Benji’s breathing is loud. The wheelchair squeaks as he pushes me deeper into the building, each rotation of the wheels echoing off the high ceiling.

“Do you hear anything?” Benji whispers.

“Not yet,” I reply. “Keep going.”

The wheels catch on something, and the chair jolts to a stop before Benji pushes me over it. My bandaged hand throbs with each bump and jostle, but I compartmentalize the pain and focus all my attention outward, reaching for that sense I don’t quite understand.

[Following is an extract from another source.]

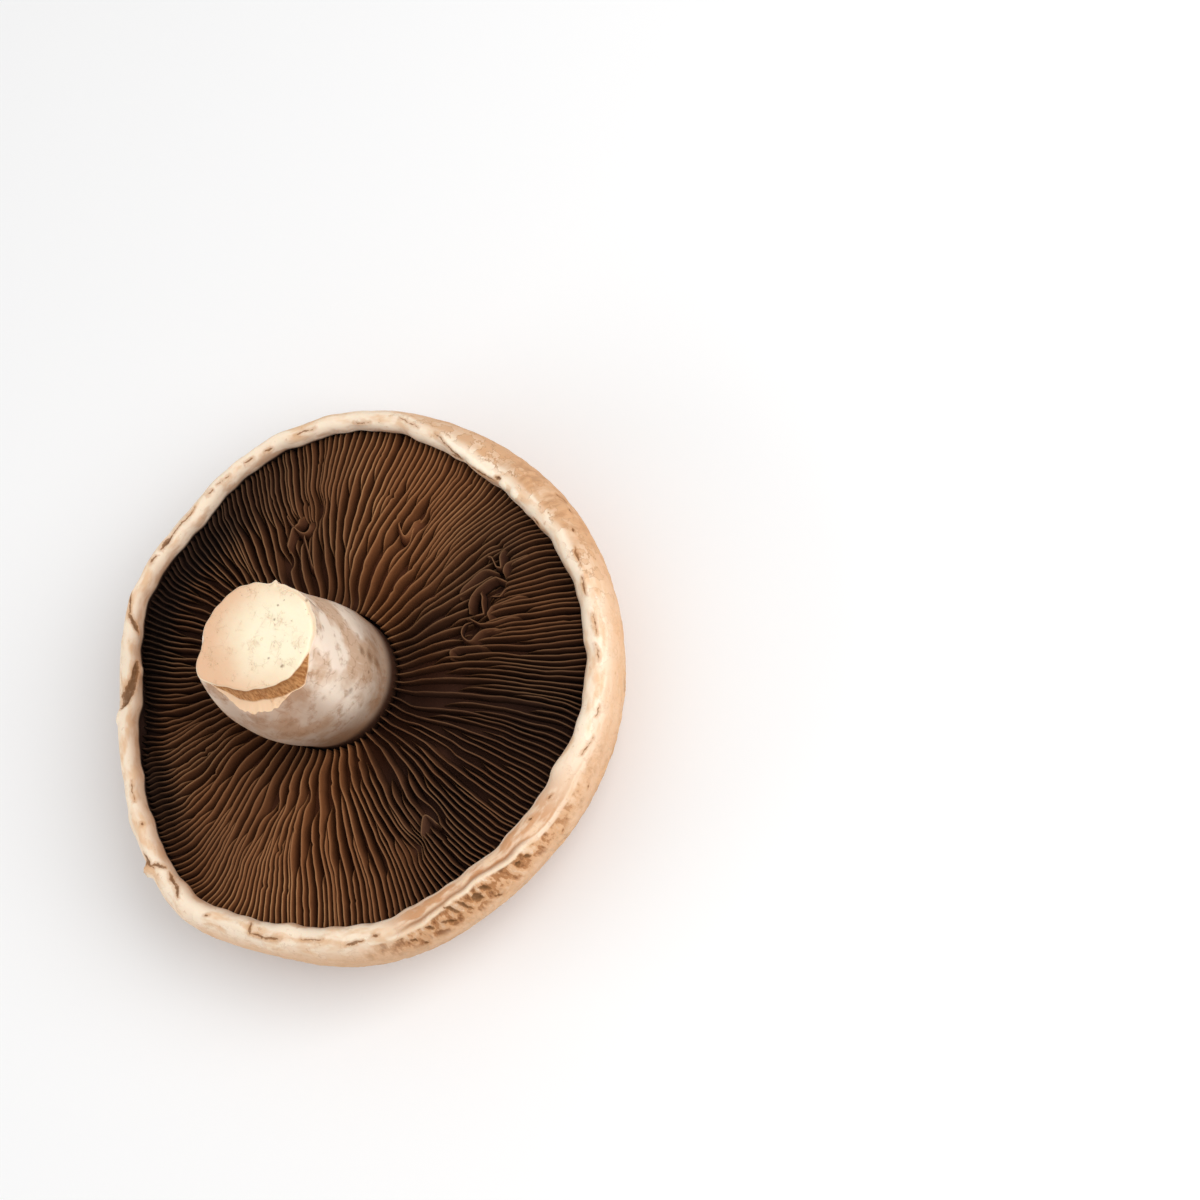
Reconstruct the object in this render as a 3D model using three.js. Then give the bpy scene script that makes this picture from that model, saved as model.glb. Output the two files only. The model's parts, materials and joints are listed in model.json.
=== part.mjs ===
// A picked portobello mushroom lying on the crown of its cap, with its gills and cut stem facing up.
// Millimetres, +Z up. The cap's axis is the Z axis while the pieces are made, and the origin is then
// moved to the middle of the mushroom's box, on the surface it rests on.
// The mushroom grew as one body of three tissues, which differ in colour: the cap with its rolled
// margin, the ring of brown gills in the cap's bowl, and the pale stem that was cut across.

import * as THREE from "three";
import { mergeVertices } from "three/addons/utils/BufferGeometryUtils.js";

// The cap: its widest radius and the height of that, the crest of its margin, and the flat spot on
// the crown that it rests on.
const CAP_RADIUS = 60.5;
const WIDEST_HEIGHT = 20;
const CREST_HEIGHT = 28.5;
const RESTING_RADIUS = 16;
const SKIN_LUMP = 0.55;

// The rolled margin: its width in plan, the radius it is rolled to, the groove along it, how far it
// hangs over the gills' ends, and how far down its inner side goes before the bowl's wall.
const MARGIN_WIDTH = 6.3;
const LIP_RADIUS = 2.7;
const LIP_GROOVE = 0.7;
const LIP_OVERHANG = 1.2;
const LIP_DEPTH = 5;

// The thickness of the flesh under the stem, and the height of the bowl's floor at the margin.
const FLESH_CENTRE = 13.7;
const FLESH_EDGE = 19.5;
const BOWL_CURVE = 1.6;

// The stem: where it grows from, and the knife's cut across it.
const STEM_ROOT = { x: -1.0, y: 7.5 };
const STEM_RADIUS = 15;
const CUT_CENTRE = { x: -0.6, y: 7.6 };
const CUT_HEIGHT = 55;
const CUT_RADIUS = 12;
const CUT_DOME = 0.2;

// The ledge beside the cut face, where the outer flesh tore off: from and to in degrees.
const LEDGE_FROM = 144;
const LEDGE_FULL = 184;
const LEDGE_ENDS = 258;
const LEDGE_GONE = 272;
const LEDGE_DROP = 4;
const LEDGE_WIDTH = 2.9;
const TORN_SLOPE = 0.9;

// The gills: long ones reach from stem to margin, with a short one between each two.
const LONG_GILLS = 48;
const GILL_CREST = 25.4;
const GILL_DEPTH = 5.6;
const DIP_AT_STEM = 4.6;
const DIP_AT_MARGIN = 2.6;
const GILL_SAG = 0.5;
const SHORT_GILLS_START = 0.3;
const SHORT_GILLS_FULL = 0.5;

// Shares of the space that one gill has: half its blade's edge, and the slope on each side of it.
const HALF_BLADE = 0.17;
const BLADE_SLOPE = 0.16;

// Thin gaps that part the three bodies.
const GAP = 0.35;
const STEM_GAP = 0.7;

// How finely the round shapes are divided.
const AROUND_CAP = 108;
const AROUND_STEM = 44;
const CROWN_STEPS = 7;
const GILL_STEPS = 9;

const TURN = Math.PI * 2;
const QUARTER = Math.PI / 2;

// Swellings and dents round the cap: [angle in degrees, half width in degrees, height in mm].
const OUTLINE_SWELLS = [
  [34, 30, 1.9],
  [128, 24, -4.4],
  [171, 12, 2.0],
  [196, 14, -0.9],
  [252, 24, -0.9],
  [330, 26, 0.6],
];
const MARGIN_SWELLS = [
  [345, 28, 1.1],
  [47, 24, -2.0],
  [98, 16, 0.8],
  [136, 18, -1.5],
  [236, 34, 1.4],
];
const CREST_SWELLS = [
  [20, 26, 0.7],
  [75, 20, -0.8],
  [128, 16, 0.9],
  [172, 18, -0.7],
  [230, 30, 0.5],
  [300, 22, -0.7],
];

const mix = THREE.MathUtils.lerp;
const smooth = THREE.MathUtils.smoothstep;

// A size with soft swellings round the cap, at an angle in radians.
function swell(base, bumps, angle) {
  const degrees = THREE.MathUtils.radToDeg(angle);
  let size = base;
  for (const [centre, width, height] of bumps) {
    const apart = THREE.MathUtils.euclideanModulo(degrees - centre + 180, 360) - 180;
    size += height * Math.exp(-((apart / width) ** 2));
  }
  return size;
}

const capRadius = (angle) => swell(CAP_RADIUS, OUTLINE_SWELLS, angle);
const marginWidth = (angle) => swell(MARGIN_WIDTH, MARGIN_SWELLS, angle);
const crestHeight = (angle) => swell(CREST_HEIGHT, CREST_SWELLS, angle);
const lipRadius = (angle) => capRadius(angle) - marginWidth(angle);
const crestRadius = (angle) => lipRadius(angle) + LIP_RADIUS;

const polar = (x, y, reach, angle, height) => [
  x + reach * Math.cos(angle),
  y + reach * Math.sin(angle),
  height,
];

// A point in the bowl, between the stem's root (share 0) and the wall behind the lip (share 1).
function inBowl(share, angle, height, inset = 0) {
  const wall = lipRadius(angle) + LIP_OVERHANG;
  const reach = mix(STEM_RADIUS + STEM_GAP, wall, share) - inset;
  return polar(STEM_ROOT.x * (1 - share), STEM_ROOT.y * (1 - share), reach, angle, height);
}

const bowlFloor = (share) => mix(FLESH_CENTRE, FLESH_EDGE, share ** BOWL_CURVE);

// Turns a profile with a lathe, which gives the closed surface, then sets each of its vertices by
// place(row, angle), which gives its shape. Rows run from the crown outwards and over the margin.
function shapedRevolution(rows, columns, closed, place) {
  const profile = [];
  for (let row = 0; row < rows; row += 1) profile.push(new THREE.Vector2(1, row));
  if (closed) profile.push(new THREE.Vector2(1, 0));
  const geometry = new THREE.LatheGeometry(profile, columns);
  const position = geometry.getAttribute("position");
  for (let i = 0; i < position.count; i += 1) {
    const column = Math.floor(i / profile.length) % columns;
    const row = (i % profile.length) % rows;
    position.setXYZ(i, ...place(row, column));
  }
  geometry.deleteAttribute("normal");
  geometry.deleteAttribute("uv");
  return withoutFlatFaces(mergeVertices(geometry, 1e-5));
}

// Drops the triangles that a pole has shrunk to a line.
function withoutFlatFaces(geometry) {
  const index = geometry.getIndex().array;
  const kept = [];
  for (let i = 0; i < index.length; i += 3) {
    const [a, b, c] = index.subarray(i, i + 3);
    if (a !== b && b !== c && c !== a) kept.push(a, b, c);
  }
  geometry.setIndex(kept);
  geometry.computeVertexNormals();
  return geometry;
}

// The skin isn't quite even: broad, shallow lumps that fade out at the resting spot and the margin.
function skinLump(height, angle, radius) {
  const fade = Math.sin((Math.PI * height) / WIDEST_HEIGHT);
  const waves = Math.sin(3 * angle + 0.08 * radius) + 0.7 * Math.sin(5 * angle - 0.11 * radius + 2);
  return SKIN_LUMP * fade * waves;
}

// The cap: crown, side, rolled margin with a groove along it, and the bowl that holds the gills.
function capGeometry() {
  const rows = [() => [0, 0, 0], (angle) => polar(0, 0, RESTING_RADIUS, angle, 0)];
  for (let step = 1; step <= CROWN_STEPS; step += 1) {
    const turn = (step / CROWN_STEPS) * QUARTER;
    const height = WIDEST_HEIGHT * (1 - Math.cos(turn));
    rows.push((angle) => {
      const reach = mix(RESTING_RADIUS, capRadius(angle), Math.sin(turn));
      return polar(0, 0, reach + skinLump(height, angle, reach), angle, height);
    });
  }
  // Up the side to the crest, in shares of a quarter turn.
  for (const share of [0.3, 0.6, 0.85]) {
    const turn = share * QUARTER;
    rows.push((angle) => {
      const reach = mix(crestRadius(angle), capRadius(angle), Math.cos(turn));
      return polar(0, 0, reach, angle, mix(WIDEST_HEIGHT, crestHeight(angle), Math.sin(turn)));
    });
  }
  // Over the lip: [share of a quarter turn, depth of the groove there].
  const lip = [[0, 0], [0.25, LIP_GROOVE], [0.45, 0], [0.8, 0], [1.15, 0], [1.5, 0]];
  for (const [share, groove] of lip) {
    const turn = share * QUARTER;
    const radius = LIP_RADIUS - groove;
    rows.push((angle) => {
      const reach = crestRadius(angle) - radius * Math.sin(turn);
      return polar(0, 0, reach, angle, crestHeight(angle) - LIP_RADIUS + radius * Math.cos(turn));
    });
  }
  // Down behind the gills' ends, and across the bowl to the stem's root.
  rows.push((angle) => inBowl(1, angle, crestHeight(angle) - LIP_DEPTH));
  for (const share of [1, 0.75, 0.5, 0.25, 0]) {
    rows.push((angle) => inBowl(share, angle, bowlFloor(share)));
  }
  rows.push(() => [STEM_ROOT.x, STEM_ROOT.y, FLESH_CENTRE]);
  const place = (row, column) => rows[row]((column / AROUND_CAP) * TURN);
  return shapedRevolution(rows.length, AROUND_CAP, false, place);
}

// The height of the gills' edges: low round the stem, and turned down again at the margin.
function edgeHeight(share, angle) {
  const atStem = DIP_AT_STEM * (1 - smooth(share, 0, 0.3));
  const atMargin = DIP_AT_MARGIN * smooth(share, 0.72, 1);
  const sag = GILL_SAG * Math.sin(3 * angle + 1.1) * Math.sin(Math.PI * share);
  return GILL_CREST - atStem - atMargin + sag;
}

// Gills don't run straight: neighbours sway together. The result is an angle.
function gillSway(share, angle) {
  const broad = 1.5 * Math.sin(5.2 * share + 2 * Math.sin(angle) + 0.6) * Math.sin(2 * angle + 0.9);
  const fine = 0.7 * Math.sin(10.5 * share + 3 * angle) * Math.cos(angle - 0.7);
  return ((broad + fine) * smooth(share, 0, 0.2)) / mix(STEM_RADIUS, CAP_RADIUS, share);
}

// The gills: one ring with radial blades raised from it. Four columns make a gill: the foot and the
// edge of one side of its blade, then the edge and the foot of the other.
function gillGeometry() {
  const gills = LONG_GILLS * 2;
  const pitch = TURN / gills;
  const foot = HALF_BLADE + BLADE_SLOPE;
  const across = [-foot, -HALF_BLADE, HALF_BLADE, foot];
  const underside = [0, 0.5, 1];

  const place = (row, column) => {
    const gill = Math.floor(column / across.length);
    const part = column % across.length;
    const middle = (gill + 0.5) * pitch;
    if (row < underside.length) {
      const share = underside[row];
      const angle = middle + across[part] * pitch + gillSway(share, middle);
      return inBowl(share, angle, bowlFloor(share) + GAP, share * GAP);
    }
    const share = 1 - (row - underside.length) / GILL_STEPS;
    // A short gill rises part of the way out, and a long one takes its room nearer the stem.
    const grown = smooth(share, SHORT_GILLS_START, SHORT_GILLS_FULL);
    const short = gill % 2 === 1;
    const width = mix(short ? 0.3 : 1.6, 1, grown);
    const angle = middle + across[part] * pitch * width + gillSway(share, middle);
    const depth = GILL_DEPTH * (0.55 + 0.45 * Math.sin(Math.PI * share));
    const edge = part === 1 || part === 2;
    const rise = edge ? (short ? grown : 1) : 0;
    return inBowl(share, angle, edgeHeight(share, middle) - depth * (1 - rise), share * GAP);
  };
  const rows = underside.length + GILL_STEPS + 1;
  return shapedRevolution(rows, gills * across.length, true, place);
}

// 1 on the torn ledge, 0 on the side where the cut face reaches the skin.
function onLedge(angle) {
  const degrees = THREE.MathUtils.radToDeg(angle);
  return smooth(degrees, LEDGE_FROM, LEDGE_FULL) * (1 - smooth(degrees, LEDGE_ENDS, LEDGE_GONE));
}

// The stem: a stout, slightly leaning trunk. The knife left a raised face, and beside it a ledge
// where the outer flesh tore off lower down.
function stemGeometry() {
  const base = FLESH_CENTRE + GAP;
  // [height, middle x, middle y, radius]
  const trunk = [
    [base, STEM_ROOT.x, STEM_ROOT.y, STEM_RADIUS - 0.6],
    [19, STEM_ROOT.x, STEM_ROOT.y, STEM_RADIUS],
    [25, -1.5, 7.5, 15.3],
    [32, -2.0, 7.4, 15.6],
    [39, -2.3, 7.4, 15.5],
    [45, -2.2, 7.4, 14.9],
    [49, -1.8, 7.5, 14.2],
  ];
  const uneven = (angle, height) =>
    (0.35 * Math.sin(3 * angle + 0.05 * height) + 0.25 * Math.sin(5 * angle + 1.3)) *
    smooth(height, 20, 26);
  const faceRadius = (angle) => CUT_RADIUS + 0.35 * Math.sin(4 * angle + 0.5);

  const rows = [() => [STEM_ROOT.x, STEM_ROOT.y, base]];
  for (const [height, x, y, radius] of trunk) {
    rows.push((angle) => polar(x, y, radius + uneven(angle, height), angle, height));
  }
  const onCut = (extra, drop) => (angle) =>
    polar(CUT_CENTRE.x, CUT_CENTRE.y, faceRadius(angle) + extra(angle), angle, CUT_HEIGHT - drop(angle));
  rows.push(
    // The skin's edge, the foot of the torn wall, and the edge of the face above it.
    onCut((angle) => 0.5 + LEDGE_WIDTH * onLedge(angle), (angle) => 0.7 + LEDGE_DROP * onLedge(angle)),
    onCut((angle) => 0.2 + TORN_SLOPE * onLedge(angle), (angle) => 0.3 + LEDGE_DROP * onLedge(angle)),
    onCut(() => 0, () => 0),
    // The face is cut a little domed.
    (angle) => polar(CUT_CENTRE.x, CUT_CENTRE.y, CUT_RADIUS / 2, angle, CUT_HEIGHT + CUT_DOME * 0.75),
    () => [CUT_CENTRE.x, CUT_CENTRE.y, CUT_HEIGHT + CUT_DOME],
  );
  const place = (row, column) => rows[row]((column / AROUND_STEM) * TURN);
  return shapedRevolution(rows.length, AROUND_STEM, false, place);
}

function piece(name, geometry, color, roughness) {
  const material = new THREE.MeshStandardMaterial({ color, roughness, metalness: 0 });
  const mesh = new THREE.Mesh(geometry, material);
  mesh.name = name;
  return mesh;
}

const mushroom = new THREE.Group();
mushroom.add(
  piece("cap", capGeometry(), 0xd9b48c, 0.75),
  piece("gills", gillGeometry(), 0x4a2c1a, 0.85),
  piece("stem", stemGeometry(), 0xe3cdb2, 0.7),
);

const box = new THREE.Box3().setFromObject(mushroom);
const middle = box.getCenter(new THREE.Vector3());
mushroom.position.set(-middle.x, -middle.y, -box.min.z);

export default mushroom;
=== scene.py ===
# %% [markdown]
# A portobello mushroom, lying on the crown of its cap
#
# A picked portobello is shown with its gills up. Its plain solids are already made, at their real
# size, and this lesson dresses them: a skin with its scales, a rolled margin, some 250 thin gills,
# and a stem with the marks of the knife. Everything is in metres, but sizes are written in
# millimetres and multiplied by MM, because a mushroom is easier to think about that way.

# %% Load the frame
import json
import math

import bpy
import numpy as np
from mathutils import Matrix, Vector


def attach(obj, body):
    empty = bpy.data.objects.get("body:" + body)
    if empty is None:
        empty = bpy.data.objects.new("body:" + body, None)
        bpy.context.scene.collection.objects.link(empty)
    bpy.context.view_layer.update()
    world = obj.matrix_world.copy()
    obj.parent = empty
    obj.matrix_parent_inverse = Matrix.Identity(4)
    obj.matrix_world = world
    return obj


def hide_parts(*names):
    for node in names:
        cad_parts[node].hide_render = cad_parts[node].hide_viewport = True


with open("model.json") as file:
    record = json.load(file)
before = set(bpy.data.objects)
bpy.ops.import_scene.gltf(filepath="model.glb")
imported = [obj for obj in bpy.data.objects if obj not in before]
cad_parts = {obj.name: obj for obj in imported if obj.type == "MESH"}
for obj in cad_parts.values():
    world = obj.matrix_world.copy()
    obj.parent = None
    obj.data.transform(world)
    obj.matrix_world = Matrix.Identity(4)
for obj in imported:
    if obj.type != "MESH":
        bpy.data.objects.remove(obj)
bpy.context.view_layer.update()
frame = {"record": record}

MM = 0.001
record = frame["record"]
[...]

A couple of minutes have gone by when I hear it. The scratching sound.

“Stop,” I say.

Benji freezes mid-push. I tilt my head to follow the sound. My ears have gotten better at picking it up, like tuning a radio until the static clears and you can hear the song underneath.

I open my eyes and point down a narrow hallway. It’s dark, out of reach from the dim moonlight filtering in through the windows.

This hallway is as dilapidated as the rest of the place. Water drops hit the tiled floor in rapid succession, the patters too loud in the quiet.

Drip.

Drip.

Drip.

The scratching grows more insistent, turning into a constant white noise like someone’s scraping their nails together next to my ear.

“Did you know the human brain is hardwired to fear the dark because our ancestors were prey animals?” Benji whispers.

A foot scuffs down the hallway. Benji stops the chair.

I don’t think either of us is breathing because all I hear is dripping water. A shadow passes through a beam of moonlight.

Drip.

Drip.

My heart thumps in my ears as Benji steps away from the chair. He unscrews the lid from the containment jar with a high-pitched scrape and plugs the mini ghost vac into the base.

The footsteps stop.

“Eden?” a voice calls out.

Wait.

“Griffin?” I yell back.

A flashlight beam cuts through the dark. I raise my elbow to cover my eyes, and Griffin thunders over to us. DJ’s right behind him.

“The hell are you guys doing in here?” Griffin demands, lowering his shotgun.

“The comms went out—we thought—” I struggle for words. “What happened?”

“We were on the lower level,” DJ says, breathing hard. “Chasing Morrow—he disappeared—we must’ve lost signal.”

I fumble for my earpiece, pressing the button. “Zoey? Can you hear me?”

No answer.

“We had him cornered, but he lost us,” Griffin says. “Went through a door that locked behind him.”

DJ steps past us, wagging her flashlight at Griffin. “We have to catch him before he gets to his car and flees.”

The scratching sound gets louder and I wince, plugging one ear with my finger. I turn in the direction of the noise. An oily smear of ectoplasm drips down the door frame behind Benji like a slug trail.

The hairs on my arms stand up. “Guys?”

A pair of eyes glints in the shadows, right behind Benji.

“Benji, look out!”

Benji reaches into his pocket and spins around, flinging out a handful of salt.

It hits David Henley square in the face.

Henley screams and staggers backward, hands flying up to scrub at his eyes, but his skin doesn’t smoke. Then he just stands there, blinking and sputtering like Benji accidentally filled his pockets with sand instead of salt.

“What the hell?” Henley shouts. “What the hell?”

Griffin lowers his shotgun. DJ openly stares.

“He’s not possessed?” The words slip out of my mouth before I can stop them.

Henley’s eyes land on me. He backs up so fast he stumbles over his own feet and goes down hard on his ass. I want to tell him it’s okay, but my brain is moving so quickly that it’s almost tripping over itself.

Why would Morrow abandon his host when he’d already lost Griffin and DJ? Why wouldn’t he get in his car and flee?

He’s not trying to escape.

He’s up to something else.

I glance up at the cameras. Maybe he wanted to get to the control room without being followed so that he could plan his next move.